Scan the listing below and copy every line holding "node".

--- Data provided ---

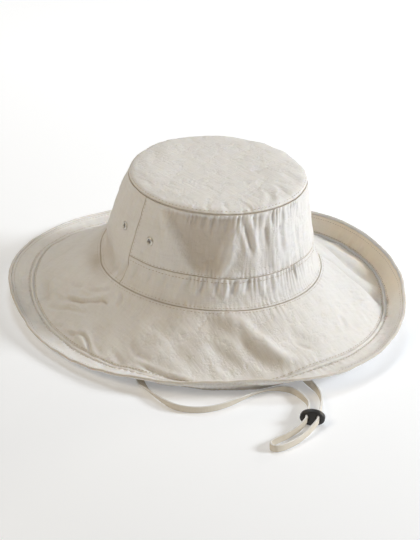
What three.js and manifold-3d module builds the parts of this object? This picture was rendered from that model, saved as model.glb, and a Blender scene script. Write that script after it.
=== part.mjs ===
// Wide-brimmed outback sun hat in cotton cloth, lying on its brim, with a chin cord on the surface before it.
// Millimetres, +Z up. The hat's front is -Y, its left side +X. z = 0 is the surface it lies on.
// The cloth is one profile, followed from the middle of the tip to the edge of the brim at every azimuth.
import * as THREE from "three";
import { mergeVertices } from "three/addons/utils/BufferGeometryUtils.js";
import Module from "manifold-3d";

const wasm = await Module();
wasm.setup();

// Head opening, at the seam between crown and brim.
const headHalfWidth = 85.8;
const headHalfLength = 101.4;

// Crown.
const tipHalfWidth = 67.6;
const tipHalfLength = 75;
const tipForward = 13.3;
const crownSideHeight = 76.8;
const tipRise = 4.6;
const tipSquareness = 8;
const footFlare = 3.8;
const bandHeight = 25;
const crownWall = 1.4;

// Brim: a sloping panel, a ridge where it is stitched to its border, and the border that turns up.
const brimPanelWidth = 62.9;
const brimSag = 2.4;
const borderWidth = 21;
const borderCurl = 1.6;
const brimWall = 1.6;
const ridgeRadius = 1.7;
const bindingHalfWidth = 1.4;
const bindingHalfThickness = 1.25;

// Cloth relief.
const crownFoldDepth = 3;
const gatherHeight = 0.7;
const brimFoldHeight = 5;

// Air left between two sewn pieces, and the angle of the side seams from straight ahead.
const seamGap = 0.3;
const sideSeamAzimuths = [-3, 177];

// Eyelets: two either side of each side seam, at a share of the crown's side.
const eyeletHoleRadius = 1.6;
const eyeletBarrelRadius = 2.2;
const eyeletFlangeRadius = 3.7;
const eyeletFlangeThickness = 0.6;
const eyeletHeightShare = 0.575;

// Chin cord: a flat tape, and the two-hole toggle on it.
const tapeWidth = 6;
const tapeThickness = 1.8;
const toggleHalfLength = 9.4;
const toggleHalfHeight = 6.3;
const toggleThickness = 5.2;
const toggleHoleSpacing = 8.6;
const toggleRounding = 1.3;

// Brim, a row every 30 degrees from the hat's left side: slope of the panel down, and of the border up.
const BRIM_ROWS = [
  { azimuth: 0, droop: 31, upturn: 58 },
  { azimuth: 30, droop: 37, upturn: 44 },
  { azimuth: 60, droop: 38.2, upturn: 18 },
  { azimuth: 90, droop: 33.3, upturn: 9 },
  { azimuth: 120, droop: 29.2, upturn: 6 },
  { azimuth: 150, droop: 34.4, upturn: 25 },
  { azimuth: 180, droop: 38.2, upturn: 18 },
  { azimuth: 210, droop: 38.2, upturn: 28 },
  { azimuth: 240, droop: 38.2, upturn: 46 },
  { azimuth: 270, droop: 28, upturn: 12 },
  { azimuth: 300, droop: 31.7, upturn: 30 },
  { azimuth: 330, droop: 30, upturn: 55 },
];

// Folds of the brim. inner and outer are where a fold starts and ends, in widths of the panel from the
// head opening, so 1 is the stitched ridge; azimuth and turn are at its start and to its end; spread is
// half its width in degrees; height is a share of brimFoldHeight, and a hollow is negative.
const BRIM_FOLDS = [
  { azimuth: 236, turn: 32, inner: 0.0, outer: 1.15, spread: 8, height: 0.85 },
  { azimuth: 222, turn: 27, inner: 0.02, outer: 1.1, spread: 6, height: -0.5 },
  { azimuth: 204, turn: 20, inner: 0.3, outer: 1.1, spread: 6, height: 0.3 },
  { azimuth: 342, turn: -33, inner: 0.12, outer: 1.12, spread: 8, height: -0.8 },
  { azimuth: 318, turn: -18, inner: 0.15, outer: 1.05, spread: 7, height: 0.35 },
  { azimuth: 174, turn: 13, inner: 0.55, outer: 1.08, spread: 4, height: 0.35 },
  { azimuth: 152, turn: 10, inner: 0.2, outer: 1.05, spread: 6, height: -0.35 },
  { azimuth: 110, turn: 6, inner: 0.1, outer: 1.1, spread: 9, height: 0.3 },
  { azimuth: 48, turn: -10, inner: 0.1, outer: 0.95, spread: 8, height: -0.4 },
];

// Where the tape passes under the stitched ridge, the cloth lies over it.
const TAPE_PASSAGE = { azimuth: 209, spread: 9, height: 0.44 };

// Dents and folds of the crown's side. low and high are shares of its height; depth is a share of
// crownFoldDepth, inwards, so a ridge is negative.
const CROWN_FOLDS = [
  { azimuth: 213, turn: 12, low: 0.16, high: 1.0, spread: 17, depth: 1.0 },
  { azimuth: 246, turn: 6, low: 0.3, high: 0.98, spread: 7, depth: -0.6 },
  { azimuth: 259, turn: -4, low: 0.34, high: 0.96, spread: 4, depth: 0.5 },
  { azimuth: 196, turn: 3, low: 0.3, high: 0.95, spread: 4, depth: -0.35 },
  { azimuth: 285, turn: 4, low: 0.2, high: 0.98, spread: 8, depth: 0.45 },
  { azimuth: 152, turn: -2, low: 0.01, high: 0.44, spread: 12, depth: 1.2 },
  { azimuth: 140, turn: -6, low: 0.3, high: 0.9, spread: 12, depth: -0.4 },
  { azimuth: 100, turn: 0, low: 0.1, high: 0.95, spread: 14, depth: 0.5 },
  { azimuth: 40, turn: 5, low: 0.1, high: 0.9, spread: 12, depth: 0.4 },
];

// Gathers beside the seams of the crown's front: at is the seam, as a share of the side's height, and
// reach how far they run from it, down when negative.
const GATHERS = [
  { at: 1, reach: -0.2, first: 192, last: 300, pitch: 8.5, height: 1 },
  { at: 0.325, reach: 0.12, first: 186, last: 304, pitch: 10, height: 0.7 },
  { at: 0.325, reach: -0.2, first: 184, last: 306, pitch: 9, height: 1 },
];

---
--- Data provided ---

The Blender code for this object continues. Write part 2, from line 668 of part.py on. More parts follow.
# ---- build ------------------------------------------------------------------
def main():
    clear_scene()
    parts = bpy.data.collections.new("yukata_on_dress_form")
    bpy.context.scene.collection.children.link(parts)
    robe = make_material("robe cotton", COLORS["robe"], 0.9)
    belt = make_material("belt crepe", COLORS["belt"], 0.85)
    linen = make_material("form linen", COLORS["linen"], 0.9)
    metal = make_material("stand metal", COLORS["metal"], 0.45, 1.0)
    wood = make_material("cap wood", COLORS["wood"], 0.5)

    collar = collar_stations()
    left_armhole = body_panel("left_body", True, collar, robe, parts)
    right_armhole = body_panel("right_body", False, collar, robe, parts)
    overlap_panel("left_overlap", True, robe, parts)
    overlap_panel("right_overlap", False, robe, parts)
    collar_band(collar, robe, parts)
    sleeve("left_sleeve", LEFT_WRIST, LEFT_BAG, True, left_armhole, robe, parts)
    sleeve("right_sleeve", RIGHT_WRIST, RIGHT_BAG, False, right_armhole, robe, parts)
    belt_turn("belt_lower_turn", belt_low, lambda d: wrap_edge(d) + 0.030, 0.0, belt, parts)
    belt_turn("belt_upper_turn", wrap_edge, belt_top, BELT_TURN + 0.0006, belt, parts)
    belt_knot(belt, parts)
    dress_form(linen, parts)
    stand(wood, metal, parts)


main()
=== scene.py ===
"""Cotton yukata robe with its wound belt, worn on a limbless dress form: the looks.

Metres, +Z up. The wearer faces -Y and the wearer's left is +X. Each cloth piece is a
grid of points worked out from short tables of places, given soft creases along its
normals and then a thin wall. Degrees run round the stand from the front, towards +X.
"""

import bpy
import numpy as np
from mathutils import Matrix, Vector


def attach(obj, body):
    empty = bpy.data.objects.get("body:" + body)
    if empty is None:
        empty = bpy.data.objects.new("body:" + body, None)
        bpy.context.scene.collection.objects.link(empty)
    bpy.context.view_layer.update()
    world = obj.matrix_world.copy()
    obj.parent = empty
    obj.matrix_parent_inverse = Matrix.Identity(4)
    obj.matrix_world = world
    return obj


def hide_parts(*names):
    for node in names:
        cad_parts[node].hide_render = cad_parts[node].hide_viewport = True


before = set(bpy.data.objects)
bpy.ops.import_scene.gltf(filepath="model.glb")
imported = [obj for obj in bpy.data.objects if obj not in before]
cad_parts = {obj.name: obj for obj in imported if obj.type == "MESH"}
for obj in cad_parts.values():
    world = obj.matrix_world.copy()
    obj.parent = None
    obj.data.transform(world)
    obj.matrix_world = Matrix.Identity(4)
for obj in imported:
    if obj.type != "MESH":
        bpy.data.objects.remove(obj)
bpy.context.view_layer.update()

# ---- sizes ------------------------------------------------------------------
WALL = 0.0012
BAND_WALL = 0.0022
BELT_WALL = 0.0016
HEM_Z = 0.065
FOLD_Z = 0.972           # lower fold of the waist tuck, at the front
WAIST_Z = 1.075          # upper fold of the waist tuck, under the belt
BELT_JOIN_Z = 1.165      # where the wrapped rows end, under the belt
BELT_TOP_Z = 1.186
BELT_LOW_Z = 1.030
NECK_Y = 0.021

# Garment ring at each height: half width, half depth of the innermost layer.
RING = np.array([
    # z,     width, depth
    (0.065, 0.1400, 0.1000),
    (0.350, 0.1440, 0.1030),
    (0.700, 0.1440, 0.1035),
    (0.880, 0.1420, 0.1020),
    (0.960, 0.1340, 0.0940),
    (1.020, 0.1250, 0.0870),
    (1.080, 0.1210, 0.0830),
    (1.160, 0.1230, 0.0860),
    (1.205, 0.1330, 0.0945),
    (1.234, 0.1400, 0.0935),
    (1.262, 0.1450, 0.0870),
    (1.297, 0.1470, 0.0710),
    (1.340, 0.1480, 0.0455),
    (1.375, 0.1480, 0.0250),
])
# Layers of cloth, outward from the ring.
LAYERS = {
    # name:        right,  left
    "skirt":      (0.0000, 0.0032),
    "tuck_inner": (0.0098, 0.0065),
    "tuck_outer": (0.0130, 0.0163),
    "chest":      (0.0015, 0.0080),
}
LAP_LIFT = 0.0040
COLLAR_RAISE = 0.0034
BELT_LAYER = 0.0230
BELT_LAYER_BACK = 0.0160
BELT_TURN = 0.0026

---

# Answer for the task:
    for node in names:
        cad_parts[node].hide_render = cad_parts[node].hide_viewport = True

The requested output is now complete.